>> BEGIN Collected data

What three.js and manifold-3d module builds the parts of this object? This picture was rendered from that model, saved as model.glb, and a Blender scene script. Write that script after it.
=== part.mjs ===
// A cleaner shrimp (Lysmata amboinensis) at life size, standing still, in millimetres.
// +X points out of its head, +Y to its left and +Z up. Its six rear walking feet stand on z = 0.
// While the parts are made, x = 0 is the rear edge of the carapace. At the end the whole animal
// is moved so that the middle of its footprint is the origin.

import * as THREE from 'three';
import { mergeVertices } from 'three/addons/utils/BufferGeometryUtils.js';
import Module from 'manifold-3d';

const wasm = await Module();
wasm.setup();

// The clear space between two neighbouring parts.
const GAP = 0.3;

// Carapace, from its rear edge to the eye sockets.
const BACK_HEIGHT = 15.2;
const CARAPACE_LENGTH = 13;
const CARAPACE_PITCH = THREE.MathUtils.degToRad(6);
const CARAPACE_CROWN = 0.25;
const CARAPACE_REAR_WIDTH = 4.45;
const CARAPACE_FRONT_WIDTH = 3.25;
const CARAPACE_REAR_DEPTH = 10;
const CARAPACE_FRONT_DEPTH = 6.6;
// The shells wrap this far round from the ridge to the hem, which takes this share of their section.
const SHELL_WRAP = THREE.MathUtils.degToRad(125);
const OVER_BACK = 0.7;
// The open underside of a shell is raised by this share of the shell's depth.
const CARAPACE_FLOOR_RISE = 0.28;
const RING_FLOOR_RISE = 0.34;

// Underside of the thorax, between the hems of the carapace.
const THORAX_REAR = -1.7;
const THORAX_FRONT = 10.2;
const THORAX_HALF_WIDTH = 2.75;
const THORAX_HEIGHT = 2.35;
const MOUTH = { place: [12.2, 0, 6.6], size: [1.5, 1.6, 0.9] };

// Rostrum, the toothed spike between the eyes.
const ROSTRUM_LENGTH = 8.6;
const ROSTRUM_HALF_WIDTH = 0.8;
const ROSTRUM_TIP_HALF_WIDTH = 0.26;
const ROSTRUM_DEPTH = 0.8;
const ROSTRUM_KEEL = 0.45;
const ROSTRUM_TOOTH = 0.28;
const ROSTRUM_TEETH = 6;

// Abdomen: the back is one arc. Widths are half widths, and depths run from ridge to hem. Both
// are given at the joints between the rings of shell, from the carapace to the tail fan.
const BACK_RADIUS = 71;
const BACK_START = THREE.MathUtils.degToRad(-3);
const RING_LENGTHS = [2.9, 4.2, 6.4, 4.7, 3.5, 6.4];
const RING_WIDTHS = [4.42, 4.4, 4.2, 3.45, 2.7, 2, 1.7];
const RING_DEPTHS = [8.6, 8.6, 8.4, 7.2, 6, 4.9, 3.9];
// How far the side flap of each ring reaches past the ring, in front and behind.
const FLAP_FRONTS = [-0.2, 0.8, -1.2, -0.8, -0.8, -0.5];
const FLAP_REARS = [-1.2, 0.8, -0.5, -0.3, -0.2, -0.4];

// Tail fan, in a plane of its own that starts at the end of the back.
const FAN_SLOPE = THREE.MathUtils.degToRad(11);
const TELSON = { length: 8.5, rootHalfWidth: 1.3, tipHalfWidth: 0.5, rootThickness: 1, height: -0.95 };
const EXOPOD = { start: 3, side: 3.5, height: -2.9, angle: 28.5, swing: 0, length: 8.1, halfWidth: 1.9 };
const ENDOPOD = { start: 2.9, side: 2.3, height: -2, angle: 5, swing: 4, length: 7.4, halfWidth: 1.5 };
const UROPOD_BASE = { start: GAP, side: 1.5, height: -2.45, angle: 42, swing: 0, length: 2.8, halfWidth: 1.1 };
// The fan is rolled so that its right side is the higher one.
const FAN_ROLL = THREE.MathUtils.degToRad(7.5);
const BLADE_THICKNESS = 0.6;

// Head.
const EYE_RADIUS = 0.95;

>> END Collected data

[Exercise description]: Retype the material in full. Each word must match.

[Solution]:
What three.js and manifold-3d module builds the parts of this object? This picture was rendered from that model, saved as model.glb, and a Blender scene script. Write that script after it.
=== part.mjs ===
// A cleaner shrimp (Lysmata amboinensis) at life size, standing still, in millimetres.
// +X points out of its head, +Y to its left and +Z up. Its six rear walking feet stand on z = 0.
// While the parts are made, x = 0 is the rear edge of the carapace. At the end the whole animal
// is moved so that the middle of its footprint is the origin.

import * as THREE from 'three';
import { mergeVertices } from 'three/addons/utils/BufferGeometryUtils.js';
import Module from 'manifold-3d';

const wasm = await Module();
wasm.setup();

// The clear space between two neighbouring parts.
const GAP = 0.3;

// Carapace, from its rear edge to the eye sockets.
const BACK_HEIGHT = 15.2;
const CARAPACE_LENGTH = 13;
const CARAPACE_PITCH = THREE.MathUtils.degToRad(6);
const CARAPACE_CROWN = 0.25;
const CARAPACE_REAR_WIDTH = 4.45;
const CARAPACE_FRONT_WIDTH = 3.25;
const CARAPACE_REAR_DEPTH = 10;
const CARAPACE_FRONT_DEPTH = 6.6;
// The shells wrap this far round from the ridge to the hem, which takes this share of their section.
const SHELL_WRAP = THREE.MathUtils.degToRad(125);
const OVER_BACK = 0.7;
// The open underside of a shell is raised by this share of the shell's depth.
const CARAPACE_FLOOR_RISE = 0.28;
const RING_FLOOR_RISE = 0.34;

// Underside of the thorax, between the hems of the carapace.
const THORAX_REAR = -1.7;
const THORAX_FRONT = 10.2;
const THORAX_HALF_WIDTH = 2.75;
const THORAX_HEIGHT = 2.35;
const MOUTH = { place: [12.2, 0, 6.6], size: [1.5, 1.6, 0.9] };

// Rostrum, the toothed spike between the eyes.
const ROSTRUM_LENGTH = 8.6;
const ROSTRUM_HALF_WIDTH = 0.8;
const ROSTRUM_TIP_HALF_WIDTH = 0.26;
const ROSTRUM_DEPTH = 0.8;
const ROSTRUM_KEEL = 0.45;
const ROSTRUM_TOOTH = 0.28;
const ROSTRUM_TEETH = 6;

// Abdomen: the back is one arc. Widths are half widths, and depths run from ridge to hem. Both
// are given at the joints between the rings of shell, from the carapace to the tail fan.
const BACK_RADIUS = 71;
const BACK_START = THREE.MathUtils.degToRad(-3);
const RING_LENGTHS = [2.9, 4.2, 6.4, 4.7, 3.5, 6.4];
const RING_WIDTHS = [4.42, 4.4, 4.2, 3.45, 2.7, 2, 1.7];
const RING_DEPTHS = [8.6, 8.6, 8.4, 7.2, 6, 4.9, 3.9];
// How far the side flap of each ring reaches past the ring, in front and behind.
const FLAP_FRONTS = [-0.2, 0.8, -1.2, -0.8, -0.8, -0.5];
const FLAP_REARS = [-1.2, 0.8, -0.5, -0.3, -0.2, -0.4];

// Tail fan, in a plane of its own that starts at the end of the back.
const FAN_SLOPE = THREE.MathUtils.degToRad(11);
const TELSON = { length: 8.5, rootHalfWidth: 1.3, tipHalfWidth: 0.5, rootThickness: 1, height: -0.95 };
const EXOPOD = { start: 3, side: 3.5, height: -2.9, angle: 28.5, swing: 0, length: 8.1, halfWidth: 1.9 };
const ENDOPOD = { start: 2.9, side: 2.3, height: -2, angle: 5, swing: 4, length: 7.4, halfWidth: 1.5 };
const UROPOD_BASE = { start: GAP, side: 1.5, height: -2.45, angle: 42, swing: 0, length: 2.8, halfWidth: 1.1 };
// The fan is rolled so that its right side is the higher one.
const FAN_ROLL = THREE.MathUtils.degToRad(7.5);
const BLADE_THICKNESS = 0.6;

// Head.
const EYE_RADIUS = 0.95;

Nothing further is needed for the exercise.